Niklasson Thomas Limited (the Company) is a private company, limited by shares, incorporated in the United Kingdom under the Companies Act 2006 and is registered in England and Wales. The address of the Company's registered office is 2 Leman Street, London, E1W 9US, United Kingdom.
The financial statements have been prepared under the historical cost convention, modified to include the revaluation of freehold properties and to include investment properties and certain items at fair value, and in accordance with Section 1A of Financial Reporting Standard 102 (FRS 102) ‘The Financial Reporting Standard applicable in the UK and Republic of Ireland’ issued by the Financial Reporting Council and the requirements of the Companies Act 2006 as applicable to companies subject to the small companies regime.
The financial statements are presented in pounds sterling which is the functional currency of the Company and rounded to the nearest £.
The financial statements have been prepared on a going concern basis even though at the Balance Sheet date the Company's current liabilities exceeded its current assets by £252,089
The directors have assessed the Statement of Financial Position and likely future cash flows at the date of approving these financial statements. The directors have a reasonable expectation that the Company has adequate resources to continue in operational existence and to meet its financial obligations as they fall due for at least 12 months from the date of signing these financial statements. Accordingly, they continue to adopt the going concern basis in preparing the financial statements.
Current tax is provided at amounts expected to be paid (or recoverable) using the tax rates and laws that have been enacted or substantively enacted at the Statement of Financial Position date.
Where fair value cannot be achieved without undue cost of effort, investment property is accounted for as tangible fixed assets.
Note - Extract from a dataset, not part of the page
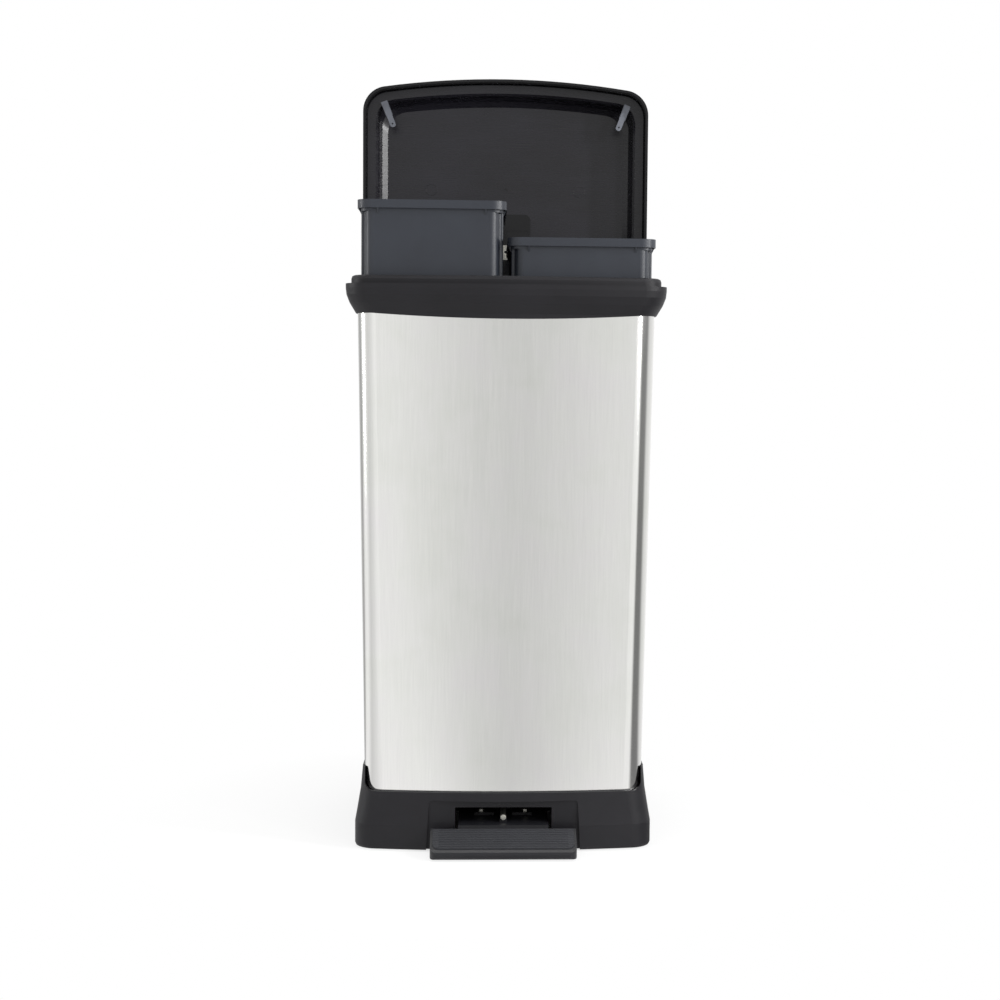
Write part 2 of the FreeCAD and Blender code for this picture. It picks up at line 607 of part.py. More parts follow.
def make_rod_cover():
    """Channel between the buckets and the push rod."""
    z0 = PLATE_TOP + 0.3
    z1 = LEDGE_Z - 40.0
    front = BUCKET_BACK + 2.0
    back = -BODY_FRONT_TOP - BODY_TAPER - BODY_SHEET - 0.6
    outside = block(-12, 12, front, back, z0, z1)
    inside = block(-10.2, 10.2, front + 1.6, back + 1, z0 - 1, z1 + 1)
    return outside.cut(inside)


# ---- pedal, drawn pressed ----
def tread_solid(profile, half, corner):
    """Side profile pushed across the width, corners rounded as seen from above."""
    shape = plate_yz(profile, -half, half)
    lo = min(y for y, _ in profile)
    hi = max(y for y, _ in profile)
    return shape.common(rounded_box(-half, half, lo, hi + 20, -5, 60, corner))


def make_pedal():
    tread = tread_solid([(-143.5, 26.6), (-146.5, 25.2), (-176.0, 11.6), (-179.4, 9.6), (-180.8, 6.8),
                         (-180.4, 3.4), (-178.6, 1.8), (-174.5, 1.6), (-144.0, 14.6)], TREAD_HALF, 10.0)
    hollow = plate_yz([(-147.5, 22.0), (-174.8, 9.4), (-176.4, 5.0), (-176.0, -3.0), (-147.5, -3.0)],
                      -TREAD_HALF + 3, TREAD_HALF - 3)
    tread = tread.cut(hollow)
    stiff = [plate_yz([(-146.5, 24.0), (-177.0, 9.0), (-177.0, 3.0), (-146.5, 15.6)], x - 1, x + 1)
             for x in (-45.0, -15.0, 15.0, 45.0)]
    neck = block(-NECK_HALF, NECK_HALF, -150, -31, NECK_TOP - 4.6, NECK_TOP)
    neck = neck.cut(block(-60, 60, -160, -145.0, 20, 40))
    side = NECK_HALF - 1.5
    walls = [block(sx * side - 1.5, sx * side + 1.5, -126, -31, 21.0, NECK_TOP) for sx in (-1, 1)]
    ramp = plate_yz([(-146.2, 24.8), (-143.5, NECK_TOP), (-140, NECK_TOP), (-140, 22), (-146.2, 20)],
                    -NECK_HALF, NECK_HALF)
    hubs = [bar_x(PEDAL_PIVOT_Y, PEDAL_PIVOT_Z, 6.2, x, x + 12) for x in (-56.0, 44.0)]
    shape = fused(tread, neck, ramp, *walls, *stiff, *hubs)
    saddle = block(-SADDLE_HALF, SADDLE_HALF, -129, -60, NECK_TOP - 1, SADDLE_TOP)
    shape = shape.fuse(saddle).removeSplitter()
    shape = shape.cut(bar_y(0, LEVER_Z, LEVER_ROD_R + 0.02, -160, 60))
    bore = bar_x(PEDAL_PIVOT_Y, PEDAL_PIVOT_Z, PEDAL_PIN_R + BORE_PLAY, -70, 70)
    return shape.cut(bore)


def make_pedal_pad():
    """Ribbed pad on the tread's slope."""
    slope = (25.2 - 11.6) / (176.0 - 146.5)

    def top(y):
        return 25.2 + slope * (y + 146.5)

    lift = 0.05
    low = [(-146.3, top(-146.3) + lift), (-175.2, top(-175.2) + lift)]
    y = -175.2
    high = [(y, top(y) + 1.6)]
    pitch = 3.45
    for n in range(8):
        start = y + 0.6 + n * pitch
        high.append((start, top(start) + 1.6))
        high.append((start + 0.5, top(start + 0.5) + 0.9))
        high.append((start + 1.3, top(start + 1.3) + 0.9))
        high.append((start + 1.8, top(start + 1.8) + 1.6))
    high.append((-146.3, top(-146.3) + 1.6))
    profile = low + high
    return tread_solid(profile, TREAD_HALF - 2.6, 7.4)


def make_lever_rod():
    """Steel rod from the slot in the recess back to the push rod's foot."""
    return bar_y(0, LEVER_Z, LEVER_ROD_R, LEVER_FRONT, ROD_Y + 9.0)


def make_lever_clamp():
    """Yoke over the lever rod: a leg on each side, screwed to the pedal's neck."""
    low = NECK_TOP + 0.02
    legs = [block(x, x + 22, -100, -60, low, NECK_TOP + 3.0) for x in (-32, 10)]
    bridge = block(-32, 32, -74, -60, low, NECK_TOP + 3.0)
    arch = block(-8, 8, -74, -60, low, LEVER_Z + 5.6)
    shape = fused(bridge, arch, *legs)
    room = block(-SADDLE_HALF - 0.02, SADDLE_HALF + 0.02, -110, -50, 20, SADDLE_TOP + 0.02)
    return shape.cut(room).cut(bar_y(0, LEVER_Z, LEVER_ROD_R + 0.02, -110, -50))


def make_clamp_screws():
    """Six-sided heads on the clamp's legs."""
    top = NECK_TOP + 3.02
    heads = []
    for x in (-24.5, 24.5):
        turns = [math.radians(60 * n) for n in range(7)]
        ring = Part.makePolygon([Vec(x + 3.6 * math.cos(t), 3.6 * math.sin(t) - 93.0, top) for t in turns])
        heads.append(prism(ring, 2.6))
    return Part.makeCompound(heads)


def make_pedal_pin():
    return bar_x(PEDAL_PIVOT_Y, PEDAL_PIVOT_Z, PEDAL_PIN_R, -63.0, 63.0)


# ---- buckets, drawn seated and lifted at the end ----
def stepped_wire(z, inset):
    """Plan of a bucket's wall: a front panel narrower than the bucket, with a step on each side."""
    half = BUCKET_HALF - inset
    front = BUCKET_FRONT + inset
    back = BUCKET_BACK - inset
    panel = half - STEP_WIDTH
    shoulder = front + STEP_DEPTH
    r = PANEL_CORNER
    hollow = 3.0
    edge = STEP_WIDTH - hollow
    bend = math.sqrt(0.5)
    corner_m = Vec(panel - r + r * bend, front + r - r * bend, z)
    hollow_m = Vec(panel + hollow - hollow * bend, shoulder - hollow + hollow * bend, z)
    edge_m = Vec(half - edge + edge * bend, shoulder + edge - edge * bend, z)
    back_m = Vec(half - BUCKET_CORNER * (1 - bend), back - BUCKET_CORNER * (1 - bend), z)
    half_path = [
        (Vec(panel - r, front, z), corner_m, Vec(panel, front + r, z)),
        (Vec(panel, shoulder - hollow, z), hollow_m, Vec(panel + hollow, shoulder, z)),
        (Vec(half - edge, shoulder, z), edge_m, Vec(half, shoulder + edge, z)),
        (Vec(half, back - BUCKET_CORNER, z), back_m, Vec(half - BUCKET_CORNER, back, z)),
    ]

    def flip(p):
        return Vec(-p.x, p.y, p.z)

    path = half_path + [(flip(c), flip(b), flip(a)) for a, b, c in reversed(half_path)]
    edges = []
    for here, after in zip(path, path[1:] + path[:1]):
        edges.append(Part.Arc(*here).toShape())
        if (after[0] - here[2]).Length > 1e-6:
            edges.append(Part.makeLine(here[2], after[0]))
    return Part.Wire(edges)


def bucket_body(inset, lift):
    """The bucket's outside (inset 0) or its hollow, whose floor and step are higher by lift."""
    low = SEATED_TOP - BUCKET_HEIGHT + lift
    step_top = STEP_TOP + lift
    levels = [(low, BUCKET_DRAFT + 2.5), (SEATED_TOP - BUCKET_STRAIGHT, 0.0), (step_top, 0.0)]
    if inset == 0:
        levels.insert(1, (low + 5, BUCKET_DRAFT))
    stepped = loft([stepped_wire(z, draft + inset) for z, draft in levels])
    neck = prism(rim_wire(step_top, -inset), SEATED_TOP + 0.5 * lift - step_top)
    return stepped.fuse(neck)


def rim_wire(z, out):
    return rounded_wire(z, 0.0, BUCKET_HALF + out, BUCKET_FRONT - out, BUCKET_BACK + out, BUCKET_CORNER + out)


def rim_gusset(turn, x):
    """Small triangular rib under the rim; turn is the side of the bucket it is on."""
    z = SEATED_TOP - 1.0
    rib = plate_yz([(0.6, z), (-RIM_OUT + 0.4, z), (-RIM_OUT + 0.4, z - RIM_SKIRT + 1.5), (0.6, z - 15.5)],
                   x - 0.8, x + 0.8)
    mid_y = (BUCKET_FRONT + BUCKET_BACK) / 2
    if turn == 0:
        rib.translate(Vec(0, BUCKET_FRONT, 0))
    elif turn == 90:
        rib.rotate(Vec(0, 0, 0), Vec(0, 0, 1), 90)
        rib.translate(Vec(BUCKET_HALF, mid_y, 0))
    else:
        rib.rotate(Vec(0, 0, 0), Vec(0, 0, 1), -90)
        rib.translate(Vec(-BUCKET_HALF, mid_y, 0))
    return rib


def make_bucket():
    """One bucket, seated, its middle at x = 0."""
    shape = bucket_body(0.0, 0.0).cut(bucket_body(BUCKET_WALL, BUCKET_WALL))
    flange = ring_z(rim_wire, SEATED_TOP - BUCKET_WALL, SEATED_TOP, RIM_OUT, -0.5 * BUCKET_WALL)
    skirt = ring_z(rim_wire, SEATED_TOP - RIM_SKIRT, SEATED_TOP, RIM_OUT, RIM_OUT - 1.6)
    ribs = [rim_gusset(turn, along) for turn, along in gusset_places()]
    return fused(shape, flange, skirt, *ribs)


def placed(shape, x, lift):
    shape = shape.copy()
    shape.translate(Vec(x, 0, lift))
    return shape


def main():
    os.makedirs("parts", exist_ok=True)
    bucket = make_bucket()
    nodes = {
        "base": make_base(),
        "feet": make_feet(),
        "body_sleeve": make_body(),
        "collar": make_collar(),
        "hinge_pins": make_hinge_pins(),
        "rod_guide_lower": make_rod_guide(GUIDE_LOW),
        "rod_guide_upper": make_rod_guide(GUIDE_HIGH),
        "rod_cover": make_rod_cover(),
        "pedal_pin": make_pedal_pin(),
        "lid_shell": opened(make_lid_shell()),
        "lid_liner": opened(make_lid_liner()),
        "lid_pegs": opened(make_lid_pegs()),
        "lid_bracket": opened(make_lid_bracket()),
        "lid_lever": opened(make_lid_lever()),
        "lever_pin": opened(make_lever_pin()),
        "push_rod": make_push_rod(),
        "rod_head": make_rod_head(),
        "rod_foot": make_rod_foot(),
        "pedal": make_pedal(),
        "pedal_pad": make_pedal_pad(),
        "lever_rod": make_lever_rod(),
        "lever_clamp": make_lever_clamp(),
        "clamp_screws": make_clamp_screws(),
        "left_bucket": placed(bucket, -BUCKET_X, LEFT_LIFT),
        "right_bucket": placed(bucket, BUCKET_X, RIGHT_LIFT),
    }
    for name, shape in nodes.items():
        shape.exportStep("parts/" + name + ".step")


main()
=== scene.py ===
"""Looks of the double recycling pedal bin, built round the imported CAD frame.

Metres, +Z up, the front faces -Y. Every CAD node keeps its shape and gets its finish here;
what repeats on it is made with Geometry Nodes.
"""
import json
import math

import bpy
from mathutils import Matrix, Vector


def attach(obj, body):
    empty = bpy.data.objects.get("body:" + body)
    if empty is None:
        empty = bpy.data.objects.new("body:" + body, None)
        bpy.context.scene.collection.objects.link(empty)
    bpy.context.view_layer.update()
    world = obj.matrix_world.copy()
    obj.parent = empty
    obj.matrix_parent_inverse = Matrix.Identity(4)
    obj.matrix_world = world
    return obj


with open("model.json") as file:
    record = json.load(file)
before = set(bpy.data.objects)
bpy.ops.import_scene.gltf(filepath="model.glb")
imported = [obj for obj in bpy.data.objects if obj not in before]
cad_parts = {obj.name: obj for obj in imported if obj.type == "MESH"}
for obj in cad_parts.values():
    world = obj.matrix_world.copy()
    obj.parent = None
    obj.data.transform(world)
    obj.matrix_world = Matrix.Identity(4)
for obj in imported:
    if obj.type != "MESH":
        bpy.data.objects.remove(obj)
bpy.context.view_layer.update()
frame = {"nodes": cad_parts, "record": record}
nodes = frame["nodes"]
MM = 0.001


# ---- colours and nodes ----
def srgb(code, alpha=1.0):
    """Linear colour of an sRGB hex value such as 'c8c8c4'."""
    parts = [int(code[i:i + 2], 16) / 255 for i in (0, 2, 4)]
    linear = [c / 12.92 if c <= 0.04045 else ((c + 0.055) / 1.055) ** 2.4 for c in parts]
    return (*linear, alpha)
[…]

The fair value model is determined by the directors with the benefit of professional external valuers and derived from the current markets rents and investment property yields for comparable real estate, adjusted if necessary for any difference in the nature, location or condition of the specific asset.
Financial assets and financial liabilities are recognised when the Company becomes a party to the contractual provisions of the instrument.
Financial liabilities and equity instruments are classified according to the substance of the contractual arrangements entered into. An equity instrument is any contract that evidences a residual interest in the assets of the Company after deducting all of its liabilities.
Financial assets and liabilities are only offset in the Balance Sheet when, and only when there exists a legally enforceable right to set off the recognised amounts and the Company intends either to settle on a net basis, or to realise the asset and settle the liability simultaneously.
Basic financial assets
Basic financial assets, which include debtors and cash and bank balances, are initially measured at transaction price including transaction costs and are subsequently carried at amortised cost using the effective interest method unless the arrangement constitutes a financing transaction, where the transaction is measured at the present value of the future receipts discounted at a market rate of interest. Financial assets classified as receivable within one year are not amortised.
Basic financial liabilities
Basic financial liabilities, including creditors and bank loans, are initially recognised at transaction price unless the arrangement constitutes a financing transaction, where the debt instrument is measured at the present value of the future payments discounted at a market rate of interest. Financial liabilities classified as payable within one year are not amortised.
Debt instruments are subsequently carried at amortised cost, using the effective interest rate method.
Equity instruments
Equity instruments issued by the Company are recorded at the fair value of cash or other resources received or receivable, net of direct issue costs. If payment is deferred and the time value of money is material, the initial measurement is on a present value basis. Dividends payable on equity instruments are recognised as liabilities once they are no longer at the discretion of the Company.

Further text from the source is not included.